As a separate ground for defendants' motion it is also argued that a statute of limitations in 10 Del.C. § 8106 bars the implied warranty portion of this complaint.

The statute in question begins to run on warranty actions as well as other contract actions at the time of the breach. Nardo v. Guido DeAscanis, Del.Super., 254 A.2d 254 (1969). Although plaintiff argues that the breach of the implied warranty did not occur until the step-ladder collapsed, it is well established in Delaware that the breach of the implied warranty is deemed to occur at the time of the sale of a faulty product[2]. Gaffney v. Unit Crane and Shovel Corp., Del.Super., 10 Terry 381, 117 A.2d 237 (1955).

As the complaint was filed on May 26, 1972, approximately seven years after the sale, I find that the action is barred by the three year statute of limitations. 10 Del.C. § 8106.
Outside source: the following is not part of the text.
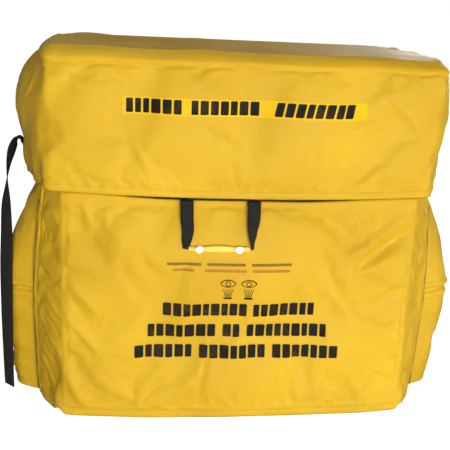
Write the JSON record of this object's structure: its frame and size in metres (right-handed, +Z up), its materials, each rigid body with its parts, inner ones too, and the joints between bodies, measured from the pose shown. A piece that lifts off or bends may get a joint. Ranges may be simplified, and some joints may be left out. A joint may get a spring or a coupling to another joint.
{
  "type": "portable eyewash station",
  "caption": "Self-contained gravity-fed emergency eyewash station in a padded vinyl jacket, with a lift-off hood and a drop-down front that carries capped nozzles.",
  "frame": {"origin": "on the floor under the middle of the station's outline", "axes": "+X to the right as seen from the front, +Y to the back, +Z up"},
  "size_m": [0.7576, 0.3998, 0.57],
  "materials": {
    "jacket_vinyl": "coated cloth, satin",
    "hood_vinyl": "coated cloth, satin",
    "webbing": "woven polyester",
    "hook_loop": "loop pile",
    "grip_vinyl": "soft moulded vinyl",
    "foam": "closed-cell foam",
    "housing_plastic": "moulded polyethylene",
    "tray_plastic": "moulded ABS",
    "cover_plastic": "moulded polyethylene",
    "basin_plastic": "moulded ABS",
    "cartridge_plastic": "translucent polyethylene",
    "cap_blue": "moulded polypropylene",
    "manifold_pipe": "PVC pipe",
    "nozzle_plastic": "moulded ABS",
    "cap_yellow": "moulded polypropylene",
    "steel": "stainless",
    "nickel": "nickel plated",
    "rubber_black": "matt rubber",
    "hose_pvc": "clear PVC hose",
    "alarm_white": "moulded ABS",
    "alarm_red": "moulded ABS",
    "magnet_black": "magnet in a plastic case"
  },
  "bodies": {
    "housing": {"alarm_box": "alarm_white", "alarm_sounder": "magnet_black", "back_grommets": "nickel", "back_panel": "jacket_vinyl", "base_pan": "housing_plastic", "cartridge_deck": "housing_plastic", "cartridge_left": "cartridge_plastic", "cartridge_right": "cartridge_plastic", "cover_rails": "housing_plastic", "deck_screws": "steel", "drain_spigot": "manifold_pipe", "feed_hose_left": "hose_pvc", "feed_hose_right": "hose_pvc", "feet": "rubber_black", "hose_clamps": "steel", "housing_shell": "housing_plastic", "magnet_catches": "magnet_black", "pivot_block_left": "housing_plastic", "pivot_block_right": "housing_plastic", "side_panel_left": "jacket_vinyl", "side_panel_right": "jacket_vinyl", "side_strap_left": "webbing", "side_strap_right": "webbing", "spout_left": "cap_blue", "spout_right": "cap_blue", "wall_inserts": "nickel", "wash_basin": "basin_plastic"},
    "hood": {"hood_cover": "hood_vinyl", "cartridge_cover": "cover_plastic", "hood_pad": "foam", "strap_patch_left": "hook_loop", "strap_patch_right": "hook_loop"},
    "door": {"front_flap": "jacket_vinyl", "door_tray": "tray_plastic", "strike_plates": "steel", "nozzle_manifold": "manifold_pipe", "pipe_saddles": "manifold_pipe", "nozzle_left": "nozzle_plastic", "nozzle_right": "nozzle_plastic", "nozzle_screen_left": "steel", "nozzle_screen_right": "steel", "cap_pins": "steel", "handle_anchors": "nickel"},
    "handle": {"handle_webbing": "webbing", "handle_grip": "grip_vinyl", "grip_snaps": "nickel"},
    "cap_left": {"nozzle_cap_left": "cap_yellow"},
    "cap_right": {"nozzle_cap_right": "cap_yellow"},
    "vent_left": {"vent_cap_left": "cap_blue"},
    "vent_right": {"vent_cap_right": "cap_blue"},
    "drain": {"drain_cap": "cap_blue"},
    "button": {"alarm_button": "alarm_red"}
  },
  "joints": [
    {"name": "hood_lift", "type": "slide", "parent": "housing", "child": "hood", "axis": [0, 0, 1], "range_m": [0, 0.24]},
    {"name": "door_hinge", "type": "hinge", "parent": "housing", "child": "door", "pos_m": [0, -0.184, 0.028], "axis": [1, 0, 0], "range_deg": [0, 90]},
    {"name": "handle_swing", "type": "hinge", "parent": "door", "child": "handle", "pos_m": [0, -0.181, 0.347], "axis": [-1, 0, 0], "range_deg": [0, 70]},
    {"name": "nozzle_cap_left_hinge", "type": "hinge", "parent": "door", "child": "cap_left", "pos_m": [-0.062, -0.121, 0.1755], "axis": [-1, 0, 0], "range_deg": [0, 120]},
    {"name": "nozzle_cap_right_hinge", "type": "hinge", "parent": "door", "child": "cap_right", "pos_m": [0.062, -0.121, 0.1755], "axis": [-1, 0, 0], "range_deg": [0, 120]},
    {"name": "vent_cap_left_turn", "type": "hinge", "parent": "housing", "child": "vent_left", "pos_m": [-0.138, 0.1, 0.54], "axis": [0, 0, 1], "continuous": true},
    {"name": "vent_cap_right_turn", "type": "hinge", "parent": "housing", "child": "vent_right", "pos_m": [0.138, 0.1, 0.54], "axis": [0, 0, 1], "continuous": true},
    {"name": "drain_cap_turn", "type": "hinge", "parent": "housing", "child": "drain", "pos_m": [0, 0.193, 0.05], "axis": [0, 1, 0], "continuous": true},
    {"name": "alarm_button_press", "type": "slide", "parent": "housing", "child": "button", "axis": [0, 1, 0], "range_m": [0, 0.003], "stiffness_N_per_m": 600}
  ]
}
Defendants' motion for summary judgment as to the cause of action for breach of the implied warranty is hereby granted upon both of the grounds argued.

It is so ordered.

NOTES

[1] The significance, if any, which attaches to the date upon which the step-ladder was loaned to plaintiff is that the Uniform Commercial Code, which was adopted in Delaware in 1967, does not apply to transactions arising prior to its enactment. Kates v. Pepsi Cola Bottling Co. of Salisbury, Md., Del. Super., 263 A.2d 308 (1970). By contending that an implied warranty ran to plaintiff as well as to the original purchaser, plaintiff is apparently suggesting that the Uniform Commercial Code has abolished the requirement of privity. However, to reach this question, the Court would initially have to conclude that it is the post-1967 loan rather than the 1965 sale which is determinative. If the Court were to determine that the sale was the significant transaction, the subsequently enacted Uniform Commercial Code would not apply to the case and the question of whether or not the privity requirement has been abolished would be moot.

[2] In effect, plaintiff is advocating the time-of-discovery rule, which has been recognized in Delaware in the limited areas such as medical malpractice cases.